In a Zoom interview with Jewish Insider, Eyal explained why he believed he was so well-suited to predict Trump’s ascent before many American commentators and political insiders: an “outsider’s view,” he said. He leaned on that perspective in a Hebrew documentary about the former president’s rise that aired in Israel in June 2016, when his chance of winning the presidency still seemed like a longshot to many in the U.S.

It was this documentary, “Trumpland,” that led to a book deal for Eyal, but from the beginning, he decided that Trump would not be the centerpiece of his project. “The era of the revolt is too momentous, too consequential, to be defined by Trump or by the media’s addiction to him,” Eyal writes in the book’s introduction. 

The English edition of Revolt, which was originally published in Hebrew in 2018, is not just a retelling of American political pundits’ conversations about the so-called “white working class.” He connects political discontentment among U.S. industrial workers to Syrian refugees fleeing to Europe and even to radical climate activists. Rather than making an argument about the recent rise of nationalist leaders like Trump or Jair Bolsonaro in Brazil, Eyal aims to focus on the people who feel they have been left behind in the global economy . 

While many authoritarian leaders around the world have recently wooed their citizens with appeals to nationalism, Eyal posits that this energy could be cultivated for other ends.

“Speaking with my American friends, they want to believe that [Trump’s election was] an accident. It’s a fluke. I don’t think it is,” Eyal told JI. “I don’t want to say it’s a movement, but it’s a sentiment: Revolt. [But] it doesn’t need to go to the Trump side.
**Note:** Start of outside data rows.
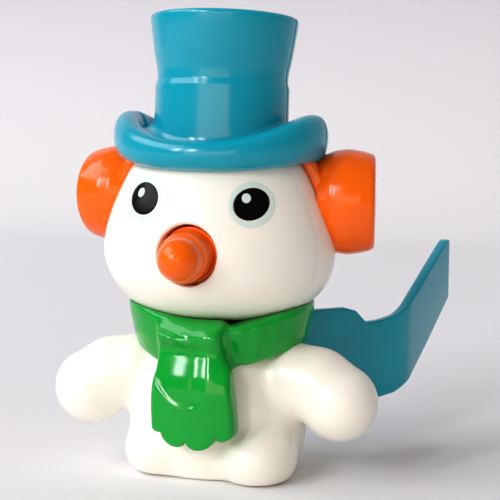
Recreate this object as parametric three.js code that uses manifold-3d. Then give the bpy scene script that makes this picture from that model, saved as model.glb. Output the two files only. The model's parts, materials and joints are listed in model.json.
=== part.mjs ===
// A snowman toy in a top hat, built from injection-moulded pieces.
// Millimetres, +Z up. The snowman faces -Y, and the origin is the middle of its flat underside.
import * as THREE from 'three';
import { mergeVertices } from 'three/addons/utils/BufferGeometryUtils.js';
import Module from 'manifold-3d';

const wasm = await Module();
wasm.setup();

// ---------------------------------------------------------------- driving dimensions
const GAP = 0.3; // clearance left between neighbouring mouldings
const WALL = 1.8; // wall of the hollow mouldings
const LARGE = 28; // facets round a large turned shape
const SMALL = 14; // facets round a small turned shape
const INSIDE = 12; // facets round the inside of a hollow moulding
const BLOCK = 200; // side of a cutting block

const BODY = {
  depth: 0.86, // front-to-back size over side-to-side size
  seamY: -1.5, // plane where the front and back mouldings meet
  top: 24.4,
  profile: [[11.6, 0], [13.9, 1.3], [15, 4.6], [15, 8.6], [14.3, 13], [12.8, 17.6], [10.7, 21.3], [8.6, 24]],
};
const NECK = { radius: 4.6, top: 30 };
const ARM = { shoulder: [12, -1.9, 16.8], hand: [21.3, -3.4, 12.6], shoulderRadius: 5.6, handRadius: 6.3 };
const FOOT = { centre: [8.1, -6.2, 4.2], radii: [6.5, 7.2, 5.6] };

const HEAD = {
  depth: 0.93,
  seamY: -6.5,
  base: 25,
  top: 55.2,
  profile: [
    [7.5, 25.2], [12.6, 26.3], [15.9, 28.4], [18.2, 31.2], [19.2, 34.6], [19.1, 38.5], [18.1, 42.4],
    [16.6, 46], [14.6, 49.8], [12, 52.6], [7.5, 54.6],
  ],
};
const NOSE = {
  height: 36.3, // centre of the round opening in the face
  bore: 4.75, // radius of that opening
  flangeY: -15.6, // front of the flange inside the opening
  droop: 5, // downward tilt in degrees
  flange: [4.4, 3], // radius and length of the flange behind its front
  steps: [[3.9, 0], [3.75, 4.6], [3.4, 4.9], [3.3, 6.2]], // radius and distance ahead of the flange
  dome: 2.7, // length of the rounded end
};
const BAND = { front: -2.3, back: 9.5, thickness: 1.7, foot: 40.5 };
const MUFF = {
  root: [15.8, 4.4, 44.6], // middle of the inner end
  turnBack: 9, // degrees
  barrel: [[7, 0], [8.1, 2.5], [8.5, 4.8], [8.2, 7.2], [7.7, 8.6]],
  face: [7, 9.5], // radius and distance of the flat outer face
};

const HAT = {
  crown: [
    [0, 50.4], [11.3, 50.4], [11.2, 56], [11.05, 58.6], [11, 62.7], [10.75, 63.1], [11.1, 66.5], [11.9, 71],
    [12.4, 74.1], [11.7, 74.8], [0, 74.8],
  ],
  bore: 9, // inside radius of the hollow crown
  ceiling: 72.6, // inside height of the hollow crown
  lipRing: [15.4, 14.3], // middle of the brim's rounded lip, side to side and front to back
  lipThickness: 2.4, // half thickness of the lip
  lipFront: [51.5, 2.3], // middle and half height of the lip in front
  lipSide: [54.9, 3.9], // and at the sides, where it curls up
  web: 2, // thickness of the brim between crown and lip
};

const COLLAR = {
  depth: 0.93,
  section: [[9.3, 18.6], [12, 18.4], [12.8, 19.4], [14, 22.6], [15.1, 26.2], [15.7, 29.2], [14.6, 30], [9.3, 30]],
};
const TAIL = { halfWidth: 6.9, top: 24.5, hem: 6.4, outerY: -16.1, thickness: 4, bow: 0.03, lobes: 3, notch: 1.4 };

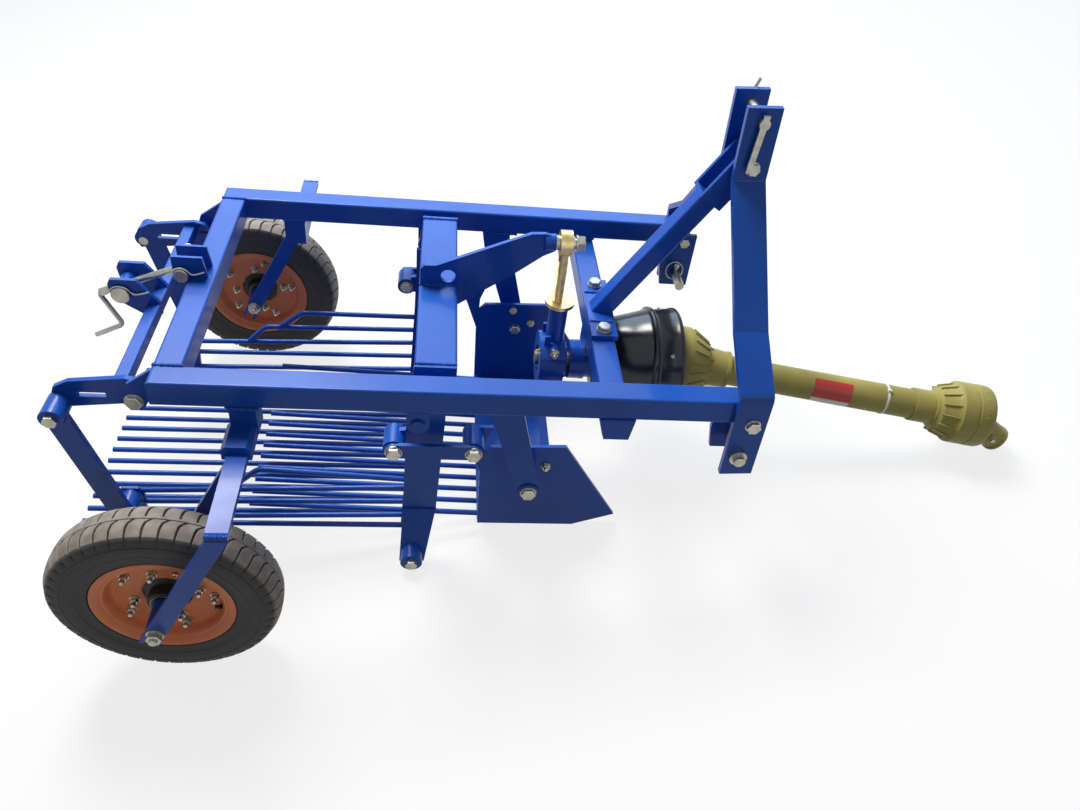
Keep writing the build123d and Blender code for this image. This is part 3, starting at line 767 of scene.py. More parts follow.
def hex_head(across: float, height: float, washer: float, stud: float = 0.0) -> Mesh:
    """Make a chamfered hexagon on its washer, pointing along +Z.

    Args:
        across: Its width across the flats.
        height: Its height above the washer.
        washer: The washer's radius.
        stud: How far the bolt's end stands out of it, if it is a nut.

    Returns:
        The mesh, with the washer's upper face at the origin.
    """
    corner, chamfer = across / math.sqrt(3), 1.6
    work = bmesh.new()
    rows = []
    for z, radius in ((0.0, corner), (height - chamfer, corner), (height, corner * 0.86)):
        turns = [math.tau * i / 6 for i in range(6)]
        rows.append([work.verts.new((radius * math.cos(a), radius * math.sin(a), z)) for a in turns])
    for low, high in zip(rows, rows[1:]):
        for i in range(6):
            work.faces.new((low[i], low[(i + 1) % 6], high[(i + 1) % 6], high[i]))
    work.faces.new(rows[-1])
    work.faces.new(rows[0])
    parts = [plain_mesh(work), ring_block(-WASHER, 0.0, washer, (0, 0, 0), UP, 20)]
    if stud:
        radius, end, bevel = across / 3.2, height + stud, 1.5
        tip = [(height, radius), (end, radius), (end + bevel, radius - bevel)]
        parts.append(solid_of(tip, (0, 0, 0), UP, 14))
    return joined(parts)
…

It can go to positive stuff.”

The people, organizations and movements Eyal reports on in Revolt do not correspond to a specific political ideology, but rather reflect a general sentiment directed at systems and governments that people believe failed them. “What we’re seeing is a multi-layered, leaderless revolt of some sort against porous structures, which are deemed corrupt, hollow, or unrepresentative,” he explained. 

The non-Hebrew editions of Revolt don’t include much reporting on Israel’s current political situation. Each version includes some local flavor: the German edition has a particular focus on the country’s neo-Nazi problem, while the Italian one has a lengthy section on COVID-19, the north of Italy having been devastated in the early days of the pandemic. The book will also be published and sold in local languages in countries including Brazil, Croatia, Spain, and the Netherlands.

The original Hebrew edition attempts to make the case to Israelis that, in the current moment, there is “only one [model] that is really successful within globalization, at least in the West, and that model is of a liberal democracy,” Eyal told JI. In his view, if Israel moves too far to the right or too far in the direction of the country’s ultra-Orthodox — in other words, if it abandons the tenets of what Eyal views as its liberal democracy — then Israel is “just going to destroy its own partnership with globalization.”

Eyal’s politics lean left, and his argument will make sense to progressives. He writes that growing the social safety net, and in turn increasing taxes, will help people like the Appalachian coal miners who are out of work and might not want to learn a new trade. But he also argues that labeling people who feel left behind by globalization as racist or backward is wrong. “It’s about not delegitimizing those people who are revolting, who feel that nothing works for them,” he said. 

If the only people who lend legitimacy to those who feel left behind are radicals, then they will be drawn toward radical, authoritarian politicians. What Eyal wants to see is a “radical mainstream,” where more moderate politicians offer a solution to the very real problems of globalization, rather than “the radical sides of your party.”